Still a third suggestion is that network administrators begin "Site blocking, redirection with automated warning systems/quarantine of repeat offending sites." And the filing weighs the possibility of "scanning infrastructure" for copyright theft havens.

While the groups do not explain how, exactly, they would accomplish such feats, they still stressed the "government should implement policies that encourage, rather than impede, investment and innovation in the area of technology solutions to infringement and counterfeiting."

But the rather aggressive suggestions those groups submitted to the "IP czar" last month have already earned them the scorn of a number of online privacy groups -- including EFF, which railed on the report in a blog post on Thursday.
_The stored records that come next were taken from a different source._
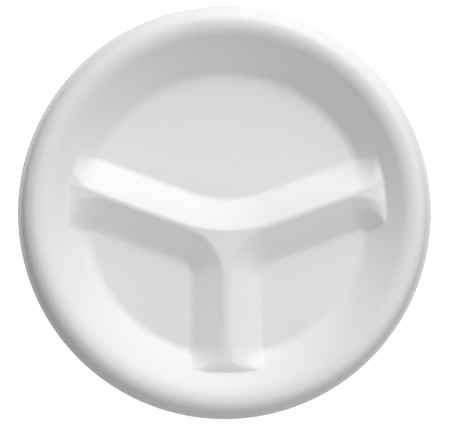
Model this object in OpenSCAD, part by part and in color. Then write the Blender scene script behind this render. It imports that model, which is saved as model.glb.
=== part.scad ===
// Divided compartment plate, formed from one sheet of white foam.
// Millimetres, +Z up. The undersides of the floors lie on z = 0 and the plate's axis is Z.
// The large compartment is at +Y; the divider between the two small ones runs along -Y.
//
// The sheet is the gap between two solid moulds of the same shape: one takes in all that lies
// under the sheet's upper face, the other all that lies under its lower face, a sheet deeper.
// Each mould is a turned dish round three sunk floors with the ridges standing between them.

/* [Plate] */
// Diameter over the rim
plate_d = 228.6; // [224:0.1:236]
// Thickness of the foam sheet
sheet_t = 2.2; // [1.6:0.1:2.8]
// Slope of the dish wall above the horizontal
wall_deg = 43; // [40:1:48]
// Width of the wall in plan, from the edge of the floors to the top of the rim
wall_w = 29.2; // [26:0.1:32]
// Fillet between the floors and the wall, on the upper face
floor_fillet = 7; // [5:0.1:9]
// Round from the wall over the top of the rim, on the upper face
crown_in_round = 9; // [7:0.1:11]

/* [Rim] */
// Width of the rim in plan, from its top to its edge
rim_w = 9.1; // [8.4:0.1:11]
// Round from the top of the rim to its outer skirt, on the upper face
crown_out_round = 5; // [4:0.1:6]
// Slope of the outer skirt below the horizontal
skirt_deg = 50; // [44:1:54]
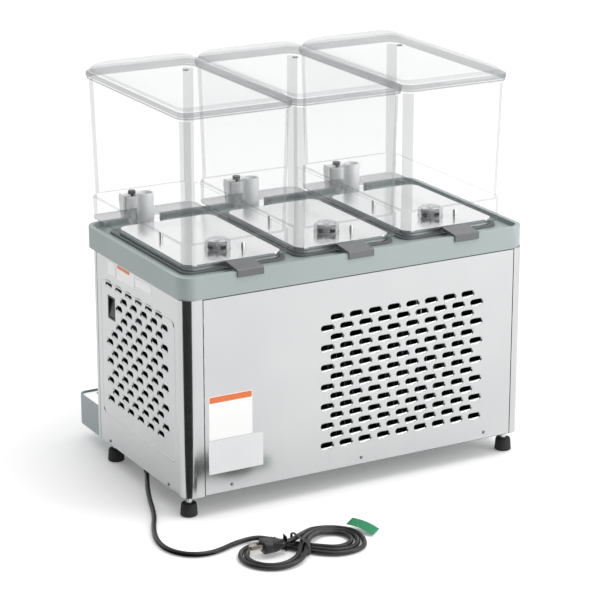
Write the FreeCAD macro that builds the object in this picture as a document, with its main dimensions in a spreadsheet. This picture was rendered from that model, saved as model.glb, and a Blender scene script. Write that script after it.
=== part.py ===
import FreeCAD, Part
import math
import os
import re

import Sketcher

# Chilled drink dispenser with three clear bowls on a refrigerated steel cabinet.
# Millimetres, +Z up. The taps and the drip tray face -Y, the rear vent panel faces +Y and the
# power switch is on the +X side. The origin is under the middle of the machine, on the floor.

os.makedirs("parts", exist_ok=True)
doc = FreeCAD.newDocument("drink_dispenser")

# ---------------------------------------------------------------------------------------------
# Driving dimensions. Distances that end in _back are measured forward from the deck's rear face.
# ---------------------------------------------------------------------------------------------
SIZES = {
    "overall_width": 628, "deck_depth": 364, "deck_height": 36, "deck_corner": 26,
    "deck_rim": 8, "gutter_depth": 8, "deck_skin": 3, "tray_reach": 67, "hook_reach": 3,
    "foot_height": 36, "cabinet_height": 323.5, "panel_inset": 0.7, "rear_inset": 0.4,
    "gauge": 1.2, "panel_back": 315.5, "front_back": 325, "cabinet_corner": 20,
    "return_right": 33.5, "return_left": 21.6, "seam": 1.5, "pan_wall": 18, "fit_gap": 0.3,
    # vent punching
    "vent_length": 26, "vent_height": 12, "side_pitch": 37, "side_row": 16.5,
    "side_vent_back": 86.3, "side_vent_top": 316.7, "rear_pitch": 35, "rear_row": 16.5,
    "rear_vent_x": 41.7, "rear_vent_top": 295,
    # rocker switch
    "switch_back": 262, "switch_z": 278, "switch_width": 28, "switch_tall": 40,
    "switch_depth": 26, "bezel_rim": 2.5, "rocker_gap": 0.5,
    # bowls
    "bowl_pitch": 197.3, "bowl_wall": 3, "bowl_corner": 22,
    "foot_half": 90, "foot_rear": 43.5, "foot_front": 348, "gasket_height": 3,
    "band_height": 40, "band_step": 3, "waist_half": 91.5, "waist_rear": 40,
    "waist_front": 384, "top_half": 95.5, "top_rear": 34, "top_front": 390,
    "bowl_height": 246, "flange_over": 2.5, "flange_height": 3,
    "sump_x": 8, "sump_half": 28, "sump_rear": 329, "sump_drop": 23, "notch_gap": 2,
    "column_back": 354, "column_radius": 14, "column_bore": 11, "column_height": 56,
    # lids
    "lid_half": 98.2, "lid_rear": 31.9, "lid_front": 392.4, "lid_wall": 2.5, "lid_skirt": 9,
    "lid_rise": 16, "crown_rise": 8, "lip_drop": 8, "lip_gap": 0.6, "lid_shoulder": 13,
    "crown_inset": 42, "lid_corner": 14,
    # cold plates and agitators
    "plate_half": 85, "plate_rear": 48.5, "plate_front": 300, "plate_rise": 13,
    "opening_margin": 20, "plate_gap": 1.5, "agitator_back": 110, "impeller_radius": 17,
    "impeller_height": 9, "cap_radius": 21, "cap_height": 17, "cap_wall": 1.6,
    "peg_radius": 3.5, "peg_height": 12, "motor_radius": 27, "motor_height": 58,
    # rear hooks of the bowls
    "hook_half": 23, "hook_thick": 3, "hook_drop": 9,
    # taps
    "tap_back": 407, "tap_radius": 13, "tap_bore": 9, "tap_foot": 351.5, "tap_height": 66,
    "tap_floor": 7, "tap_seat": 5.5, "neck_radius": 8, "neck_bore": 5, "neck_rise": 37,
    "stem_radius": 3, "stem_gap": 0.08, "disc_radius": 8.6, "disc_height": 6,
    "knob_radius": 6.5, "knob_height": 5, "stem_reach": 9.5, "spring_radius": 6.4,
    "spring_wire": 1.2, "lever_side": 15, "lever_plate": 3, "lever_lift": 1,
    "pivot_radius": 2, "pivot_gap": 0.06, "pivot_y": -9, "pivot_drop": 5, "paddle_foot": 311.5,
    # drip tray
    "tray_half": 303, "tray_corner": 14, "tray_foot": 26, "tray_height": 53, "tray_wall": 2.5,
    "grille_seat": 4, "grille_thick": 2, "grille_gap": 0.5, "slot_width": 6, "slot_pitch": 14,
    "slot_count": 40,
    # feet
    "foot_x": 296, "foot_rear_back": 25, "foot_front_back": 296, "rubber_height": 21,
    "rubber_radius": 14, "rubber_top": 12, "stud_radius": 6,
    # cooling unit
    "compressor_x": 165, "compressor_back": 165, "compressor_radius": 66,
    "compressor_height": 165, "condenser_x": -82, "condenser_back": 30, "condenser_width": 250,
    "condenser_depth": 40, "condenser_height": 210, "fin_thick": 1.5, "fin_pitch": 15.5,
    "shroud_gap": 2, "shroud_depth": 22, "fan_radius": 88, "fan_clear": 4, "hub_radius": 22,
    "blade_thick": 2, "fan_motor_radius": 24, "fan_motor_length": 55,
    "box_width": 100, "box_depth": 60, "box_height": 90,
    # power cord
    "cord_diameter": 8, "gland_radius": 9, "gland_x": 283, "gland_back": 194,
    "clamp_length": 26, "clamp_width": 20, "clamp_foot": 21, "hank_height": 24,
    "plug_height": 20, "tag_length": 46, "tag_width": 27, "tag_thick": 0.8,
    # fastenings
    "screw_radius": 3.5, "rear_screw_z": 48, "side_screw_z": 42, "side_screw_rear": 61,
    "side_screw_front": 279,
}

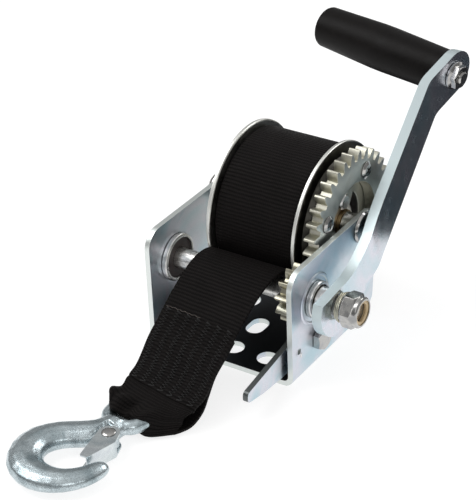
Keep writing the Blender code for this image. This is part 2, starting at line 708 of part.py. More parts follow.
def arm_face(distance):
    """X of the arm's inner face at a distance from the shaft."""
    lean = min(max(distance - LEAN_START, 0), LEAN_END - LEAN_START) * math.tan(LEAN)
    back = max(distance - LEAN_END, 0) * math.tan(TAB_LEAN)
    return ARM_X - lean + back


def build_arm(axis):
    """A flat bar bent twice, waisted above its hub, with a rounded tab, drilled for shaft and grip bolt."""
    middle = ARM / 2
    stations = (-40 * MM, LEAN_START, LEAN_END, CRANK_LENGTH + 40 * MM)
    path = rounded([(arm_face(r) + middle, r, 25 * MM) for r in stations], steps=6, closed=False)
    mesh = bent_sheet_mesh("crank_arm", path, -30 * MM, 30 * MM)
    mesh.transform(Matrix.Rotation(math.pi / 2, 4, "X"))
    mesh.transform(Matrix.Scale(-1, 4, (0, 1, 0)))
    mesh.flip_normals()
    arm = add_object("crank_arm", mesh, ZINC, 0.3, 1.0, axis)
    bar = arm.modifiers.new("bar", "SOLIDIFY")
    bar.thickness = ARM
    bar.offset = 0
    bar.use_even_offset = True
    upper = [(66.0, 13.2), (55.0, 12.6), (44.0, 11.0), (33.0, 7.8), (23.0, 6.0), (13.5, 6.5), (4.0, 9.3),
             (-6.0, 11.9), (-13.2, 14.0)]
    lower = [(-13.2, 14.0), (-17.0, 8.6), (-18.3, 2.5), (-17.0, -5.0), (-12.5, -12.0), (-4.0, -16.0),
             (10.0, -16.6), (34.0, -14.3), (52.0, -13.4), (66.0, -13.2)]
    half = 13.2 * MM
    outline = [tuple(point * MM) for point in smooth_path(upper, 2)[:-1] + smooth_path(lower, 2)]
    outline += arc((CRANK_LENGTH + 1.4 * MM, 0), half, math.radians(-88), math.radians(88), 12)
    trim = outline_mesh("arm_trim", [outline], 120 * MM, "XY", -20 * MM)
    trim.transform(Matrix(((0, 0, 1, 0), (1, 0, 0, 0), (0, 1, 0, 0), (0, 0, 0, 1))))
    boolean(arm, add_cutter("arm_trim", trim, axis), "INTERSECT")
    bolt = Vector((arm_face(CRANK_LENGTH), CRANK_LENGTH, 0))
    across = Vector((math.cos(TAB_LEAN), -math.sin(TAB_LEAN), 0)) * 20 * MM
    rods = [((40 * MM, 0, 0), (70 * MM, 0, 0), SHAFT_RADIUS + BORE_CLEARANCE, 0),
            (bolt - across, bolt + across, 4.3 * MM, 0)]
    boolean(arm, add_cutter("arm_holes", prism_mesh("arm_holes", rods, 20), axis), "DIFFERENCE")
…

"The joint comment filed by the Motion Picture Association of America (MPAA), the Recording Industry Association of America (RIAA) and others stands as a sharp contrast, mapping out a vision of the future where Big Media priorities are woven deep into the Internet, law enforcement, and educational institutions," wrote Richard Esgurra, an EFF activist.

"Of course, these comments are just an entertainment industry wishlist, an exercise in asking for the moon," he continued. "But they reveal a great deal about the entertainment industry's vision of the 21st century: less privacy (with citizens actively participating in their own surveillance), a less-neutral Internet, and federal agents acting as paid muscle to protect profits of summer blockbusters."